_Provided records_
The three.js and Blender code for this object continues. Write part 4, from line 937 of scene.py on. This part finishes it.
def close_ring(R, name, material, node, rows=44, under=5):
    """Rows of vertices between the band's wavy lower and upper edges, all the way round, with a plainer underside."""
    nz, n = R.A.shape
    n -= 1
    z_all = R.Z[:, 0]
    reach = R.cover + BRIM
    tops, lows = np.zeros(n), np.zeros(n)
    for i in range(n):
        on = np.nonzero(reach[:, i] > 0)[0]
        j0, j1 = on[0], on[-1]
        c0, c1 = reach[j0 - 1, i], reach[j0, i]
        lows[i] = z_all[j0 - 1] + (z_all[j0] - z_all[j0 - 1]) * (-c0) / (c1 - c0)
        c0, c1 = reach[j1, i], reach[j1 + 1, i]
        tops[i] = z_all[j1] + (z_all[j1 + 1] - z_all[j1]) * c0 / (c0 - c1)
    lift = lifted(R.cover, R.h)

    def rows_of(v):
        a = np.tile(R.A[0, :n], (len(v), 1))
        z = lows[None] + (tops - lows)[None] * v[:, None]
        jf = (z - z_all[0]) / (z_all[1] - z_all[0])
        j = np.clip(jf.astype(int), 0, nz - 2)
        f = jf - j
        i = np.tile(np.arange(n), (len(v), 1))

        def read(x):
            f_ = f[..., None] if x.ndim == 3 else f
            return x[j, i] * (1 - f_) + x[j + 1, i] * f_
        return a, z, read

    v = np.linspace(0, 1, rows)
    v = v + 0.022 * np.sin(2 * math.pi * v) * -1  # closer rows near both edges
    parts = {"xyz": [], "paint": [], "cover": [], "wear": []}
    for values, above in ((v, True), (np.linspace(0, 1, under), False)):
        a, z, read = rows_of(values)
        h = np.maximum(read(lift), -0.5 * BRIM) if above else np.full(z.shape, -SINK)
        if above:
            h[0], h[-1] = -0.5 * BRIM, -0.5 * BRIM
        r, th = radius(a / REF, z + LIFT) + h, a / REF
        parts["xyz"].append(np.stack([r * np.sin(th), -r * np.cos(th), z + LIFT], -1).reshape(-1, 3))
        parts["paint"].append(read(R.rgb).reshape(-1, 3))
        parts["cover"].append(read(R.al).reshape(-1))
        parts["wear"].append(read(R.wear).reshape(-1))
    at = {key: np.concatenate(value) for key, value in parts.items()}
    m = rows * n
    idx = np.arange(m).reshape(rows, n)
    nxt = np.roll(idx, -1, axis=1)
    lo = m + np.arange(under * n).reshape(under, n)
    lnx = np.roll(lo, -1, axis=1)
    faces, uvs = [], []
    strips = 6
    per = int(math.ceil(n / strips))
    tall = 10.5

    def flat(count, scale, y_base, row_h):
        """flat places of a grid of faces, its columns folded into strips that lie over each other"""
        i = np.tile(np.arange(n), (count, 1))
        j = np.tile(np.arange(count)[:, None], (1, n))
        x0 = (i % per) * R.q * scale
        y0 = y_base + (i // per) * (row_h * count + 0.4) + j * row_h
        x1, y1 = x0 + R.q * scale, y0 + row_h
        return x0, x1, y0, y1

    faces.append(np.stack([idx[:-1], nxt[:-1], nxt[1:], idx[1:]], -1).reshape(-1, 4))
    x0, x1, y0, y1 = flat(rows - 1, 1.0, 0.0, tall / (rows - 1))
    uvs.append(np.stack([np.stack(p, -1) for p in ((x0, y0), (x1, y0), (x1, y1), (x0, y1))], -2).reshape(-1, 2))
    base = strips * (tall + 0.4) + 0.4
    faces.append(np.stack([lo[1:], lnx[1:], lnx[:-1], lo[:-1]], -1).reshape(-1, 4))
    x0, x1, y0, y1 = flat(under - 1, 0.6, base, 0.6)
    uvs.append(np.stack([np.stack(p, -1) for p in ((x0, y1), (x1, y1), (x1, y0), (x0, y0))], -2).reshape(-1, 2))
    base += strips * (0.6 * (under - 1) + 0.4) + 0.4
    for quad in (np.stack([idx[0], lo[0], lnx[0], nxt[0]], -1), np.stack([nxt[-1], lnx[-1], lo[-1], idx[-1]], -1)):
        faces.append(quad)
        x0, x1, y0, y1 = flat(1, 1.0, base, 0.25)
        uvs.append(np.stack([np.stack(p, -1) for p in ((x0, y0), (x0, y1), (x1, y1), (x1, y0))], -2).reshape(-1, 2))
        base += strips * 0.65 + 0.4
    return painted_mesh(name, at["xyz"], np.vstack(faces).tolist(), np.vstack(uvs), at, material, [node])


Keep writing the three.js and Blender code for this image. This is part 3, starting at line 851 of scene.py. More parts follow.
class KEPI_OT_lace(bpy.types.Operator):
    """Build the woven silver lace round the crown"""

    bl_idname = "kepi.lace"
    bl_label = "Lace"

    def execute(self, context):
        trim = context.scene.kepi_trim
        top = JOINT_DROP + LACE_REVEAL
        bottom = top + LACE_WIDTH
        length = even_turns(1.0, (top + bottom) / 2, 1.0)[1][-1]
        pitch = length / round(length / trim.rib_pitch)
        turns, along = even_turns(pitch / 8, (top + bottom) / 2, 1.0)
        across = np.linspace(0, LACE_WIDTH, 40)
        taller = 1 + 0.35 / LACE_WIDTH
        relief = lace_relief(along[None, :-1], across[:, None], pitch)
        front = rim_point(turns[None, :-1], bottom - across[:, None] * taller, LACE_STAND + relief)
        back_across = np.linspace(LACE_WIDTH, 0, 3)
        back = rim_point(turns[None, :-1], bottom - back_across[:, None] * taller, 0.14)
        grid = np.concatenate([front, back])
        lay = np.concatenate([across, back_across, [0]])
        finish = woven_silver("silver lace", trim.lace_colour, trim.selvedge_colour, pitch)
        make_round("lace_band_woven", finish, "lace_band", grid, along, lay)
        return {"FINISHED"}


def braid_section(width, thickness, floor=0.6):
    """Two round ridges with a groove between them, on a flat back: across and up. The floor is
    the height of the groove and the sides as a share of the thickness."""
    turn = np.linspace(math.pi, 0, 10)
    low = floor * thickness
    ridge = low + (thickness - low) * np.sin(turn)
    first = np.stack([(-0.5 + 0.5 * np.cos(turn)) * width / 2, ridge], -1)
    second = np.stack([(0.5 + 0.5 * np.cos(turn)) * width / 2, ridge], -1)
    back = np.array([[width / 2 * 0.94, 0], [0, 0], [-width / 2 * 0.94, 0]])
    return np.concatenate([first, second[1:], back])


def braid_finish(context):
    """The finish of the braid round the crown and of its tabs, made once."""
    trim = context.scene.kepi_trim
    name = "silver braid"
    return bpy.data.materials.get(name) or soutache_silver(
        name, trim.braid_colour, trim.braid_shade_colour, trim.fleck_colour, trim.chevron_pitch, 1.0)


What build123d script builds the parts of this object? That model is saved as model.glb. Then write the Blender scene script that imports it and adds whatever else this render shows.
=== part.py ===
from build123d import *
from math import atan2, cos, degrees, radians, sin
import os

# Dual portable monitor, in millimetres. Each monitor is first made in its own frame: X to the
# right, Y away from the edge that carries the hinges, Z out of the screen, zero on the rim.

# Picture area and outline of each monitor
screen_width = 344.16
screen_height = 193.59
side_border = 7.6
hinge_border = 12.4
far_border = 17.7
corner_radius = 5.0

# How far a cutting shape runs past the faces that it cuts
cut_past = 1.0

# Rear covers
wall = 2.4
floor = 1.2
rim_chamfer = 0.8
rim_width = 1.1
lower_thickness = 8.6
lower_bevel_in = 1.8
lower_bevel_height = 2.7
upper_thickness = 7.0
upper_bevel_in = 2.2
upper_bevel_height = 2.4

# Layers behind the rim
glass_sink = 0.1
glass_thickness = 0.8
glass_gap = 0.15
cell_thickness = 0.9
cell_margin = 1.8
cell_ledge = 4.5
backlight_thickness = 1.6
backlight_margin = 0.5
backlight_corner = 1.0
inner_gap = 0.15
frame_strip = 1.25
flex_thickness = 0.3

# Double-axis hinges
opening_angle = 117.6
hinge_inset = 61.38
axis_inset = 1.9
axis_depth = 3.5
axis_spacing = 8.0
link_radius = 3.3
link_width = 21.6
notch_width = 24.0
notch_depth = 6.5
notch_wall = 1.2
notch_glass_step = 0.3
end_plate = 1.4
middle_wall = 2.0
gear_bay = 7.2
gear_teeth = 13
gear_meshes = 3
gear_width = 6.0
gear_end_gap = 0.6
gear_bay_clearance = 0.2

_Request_
Within the data above, pick out all lines holding the word "from".

_Written answer_
The three.js and Blender code for this object continues. Write part 4, from line 937 of scene.py on. This part finishes it.
from build123d import *
from math import atan2, cos, degrees, radians, sin
# right, Y away from the edge that carries the hinges, Z out of the screen, zero on the rim.